> _What is needed_
Show each line of the data below that has the string "bodies" in it.

> _Given data_
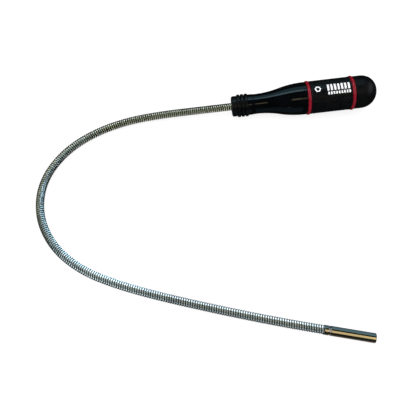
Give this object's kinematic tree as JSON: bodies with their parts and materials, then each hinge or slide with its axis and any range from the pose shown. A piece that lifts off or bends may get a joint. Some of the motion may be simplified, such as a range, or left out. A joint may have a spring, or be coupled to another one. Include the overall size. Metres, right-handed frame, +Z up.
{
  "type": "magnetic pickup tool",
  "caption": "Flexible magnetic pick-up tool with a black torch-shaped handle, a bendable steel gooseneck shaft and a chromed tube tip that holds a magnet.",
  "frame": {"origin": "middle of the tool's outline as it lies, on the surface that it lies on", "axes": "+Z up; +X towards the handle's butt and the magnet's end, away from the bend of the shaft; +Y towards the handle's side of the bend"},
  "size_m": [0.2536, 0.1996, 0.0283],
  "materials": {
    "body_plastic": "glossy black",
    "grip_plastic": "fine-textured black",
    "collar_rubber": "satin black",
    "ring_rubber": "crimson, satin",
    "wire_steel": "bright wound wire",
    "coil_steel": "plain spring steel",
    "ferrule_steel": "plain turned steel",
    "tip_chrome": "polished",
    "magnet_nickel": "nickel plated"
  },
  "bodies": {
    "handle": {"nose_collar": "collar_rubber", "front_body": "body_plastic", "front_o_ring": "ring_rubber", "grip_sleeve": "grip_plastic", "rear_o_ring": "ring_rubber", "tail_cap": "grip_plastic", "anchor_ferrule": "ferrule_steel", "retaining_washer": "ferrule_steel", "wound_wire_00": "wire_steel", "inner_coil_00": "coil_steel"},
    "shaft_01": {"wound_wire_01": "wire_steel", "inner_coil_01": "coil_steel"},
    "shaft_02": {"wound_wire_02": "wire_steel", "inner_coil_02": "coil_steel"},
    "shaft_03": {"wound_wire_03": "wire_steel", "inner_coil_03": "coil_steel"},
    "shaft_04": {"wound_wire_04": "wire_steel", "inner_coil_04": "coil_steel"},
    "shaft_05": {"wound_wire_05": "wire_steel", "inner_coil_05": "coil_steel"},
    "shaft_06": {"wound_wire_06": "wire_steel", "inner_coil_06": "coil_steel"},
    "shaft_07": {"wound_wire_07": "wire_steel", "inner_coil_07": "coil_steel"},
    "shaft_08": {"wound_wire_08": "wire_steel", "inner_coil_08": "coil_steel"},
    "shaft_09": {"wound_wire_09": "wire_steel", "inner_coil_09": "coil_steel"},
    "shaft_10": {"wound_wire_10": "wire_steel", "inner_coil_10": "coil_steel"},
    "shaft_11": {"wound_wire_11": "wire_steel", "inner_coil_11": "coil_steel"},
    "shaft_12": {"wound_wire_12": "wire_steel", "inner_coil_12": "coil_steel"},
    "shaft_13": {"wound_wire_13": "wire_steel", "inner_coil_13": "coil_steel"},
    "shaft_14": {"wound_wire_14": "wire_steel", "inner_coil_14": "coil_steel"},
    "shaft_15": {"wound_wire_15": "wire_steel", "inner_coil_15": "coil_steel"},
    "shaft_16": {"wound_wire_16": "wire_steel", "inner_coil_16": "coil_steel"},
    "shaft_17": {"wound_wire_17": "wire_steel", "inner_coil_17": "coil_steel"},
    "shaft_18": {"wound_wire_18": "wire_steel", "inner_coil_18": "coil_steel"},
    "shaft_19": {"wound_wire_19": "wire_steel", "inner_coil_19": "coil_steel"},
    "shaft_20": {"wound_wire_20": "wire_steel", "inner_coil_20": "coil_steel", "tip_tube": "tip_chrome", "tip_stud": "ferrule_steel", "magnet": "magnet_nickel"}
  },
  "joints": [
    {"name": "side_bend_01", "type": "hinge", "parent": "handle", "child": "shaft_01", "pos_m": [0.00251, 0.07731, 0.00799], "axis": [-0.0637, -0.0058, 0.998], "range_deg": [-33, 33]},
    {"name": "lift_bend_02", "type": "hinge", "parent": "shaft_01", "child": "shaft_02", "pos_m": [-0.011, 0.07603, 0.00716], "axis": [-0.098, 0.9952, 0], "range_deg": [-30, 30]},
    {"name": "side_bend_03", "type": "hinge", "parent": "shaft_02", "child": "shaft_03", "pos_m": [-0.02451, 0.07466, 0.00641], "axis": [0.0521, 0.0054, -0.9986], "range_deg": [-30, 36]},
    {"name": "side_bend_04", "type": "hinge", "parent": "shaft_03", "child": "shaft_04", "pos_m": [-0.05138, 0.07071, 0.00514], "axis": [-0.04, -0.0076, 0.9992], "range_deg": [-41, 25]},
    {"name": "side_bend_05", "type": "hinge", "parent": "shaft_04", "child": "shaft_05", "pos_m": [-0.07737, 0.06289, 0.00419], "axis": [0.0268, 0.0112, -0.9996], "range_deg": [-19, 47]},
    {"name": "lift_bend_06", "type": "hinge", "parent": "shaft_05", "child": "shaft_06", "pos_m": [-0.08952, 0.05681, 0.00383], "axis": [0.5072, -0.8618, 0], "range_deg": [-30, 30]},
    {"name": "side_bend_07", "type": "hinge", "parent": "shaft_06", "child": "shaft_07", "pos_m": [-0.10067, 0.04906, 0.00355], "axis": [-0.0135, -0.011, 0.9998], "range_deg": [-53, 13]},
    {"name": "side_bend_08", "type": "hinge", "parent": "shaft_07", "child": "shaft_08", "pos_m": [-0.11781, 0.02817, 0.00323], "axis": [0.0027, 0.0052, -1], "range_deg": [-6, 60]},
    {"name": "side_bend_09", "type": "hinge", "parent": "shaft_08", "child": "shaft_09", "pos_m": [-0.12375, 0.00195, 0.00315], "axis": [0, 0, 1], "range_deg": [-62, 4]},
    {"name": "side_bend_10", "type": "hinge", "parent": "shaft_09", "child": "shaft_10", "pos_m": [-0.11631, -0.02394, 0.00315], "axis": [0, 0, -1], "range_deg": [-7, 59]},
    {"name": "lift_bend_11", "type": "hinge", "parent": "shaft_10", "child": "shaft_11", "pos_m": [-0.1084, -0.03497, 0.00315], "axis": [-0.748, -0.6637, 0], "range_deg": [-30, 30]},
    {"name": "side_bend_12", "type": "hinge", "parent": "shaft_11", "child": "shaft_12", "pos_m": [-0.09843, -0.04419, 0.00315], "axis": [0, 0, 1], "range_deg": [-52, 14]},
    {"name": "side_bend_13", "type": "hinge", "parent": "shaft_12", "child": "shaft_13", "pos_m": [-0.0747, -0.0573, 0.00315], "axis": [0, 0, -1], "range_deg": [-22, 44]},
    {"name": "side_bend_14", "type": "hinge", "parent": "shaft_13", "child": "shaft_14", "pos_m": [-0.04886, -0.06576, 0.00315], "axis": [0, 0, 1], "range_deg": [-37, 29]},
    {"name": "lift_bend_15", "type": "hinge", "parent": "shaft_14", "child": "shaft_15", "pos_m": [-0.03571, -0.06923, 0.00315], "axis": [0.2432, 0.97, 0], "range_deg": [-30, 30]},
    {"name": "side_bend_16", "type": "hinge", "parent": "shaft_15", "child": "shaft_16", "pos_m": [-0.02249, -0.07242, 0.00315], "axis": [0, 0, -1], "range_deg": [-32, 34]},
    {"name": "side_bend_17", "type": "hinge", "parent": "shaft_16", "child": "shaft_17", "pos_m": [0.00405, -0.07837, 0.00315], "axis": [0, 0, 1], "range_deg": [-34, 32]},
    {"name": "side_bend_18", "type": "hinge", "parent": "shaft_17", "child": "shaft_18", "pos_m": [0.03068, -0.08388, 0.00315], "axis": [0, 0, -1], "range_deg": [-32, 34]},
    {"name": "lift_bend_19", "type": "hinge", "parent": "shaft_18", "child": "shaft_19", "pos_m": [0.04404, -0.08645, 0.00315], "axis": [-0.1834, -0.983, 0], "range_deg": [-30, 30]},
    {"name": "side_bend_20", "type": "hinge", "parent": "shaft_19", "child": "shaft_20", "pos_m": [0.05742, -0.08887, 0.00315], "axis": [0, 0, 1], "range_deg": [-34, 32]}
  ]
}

> _Solution for this problem_
Give this object's kinematic tree as JSON: bodies with their parts and materials, then each hinge or slide with its axis and any range from the pose shown. A piece that lifts off or bends may get a joint. Some of the motion may be simplified, such as a range, or left out. A joint may have a spring, or be coupled to another one. Include the overall size. Metres, right-handed frame, +Z up.
  "bodies": {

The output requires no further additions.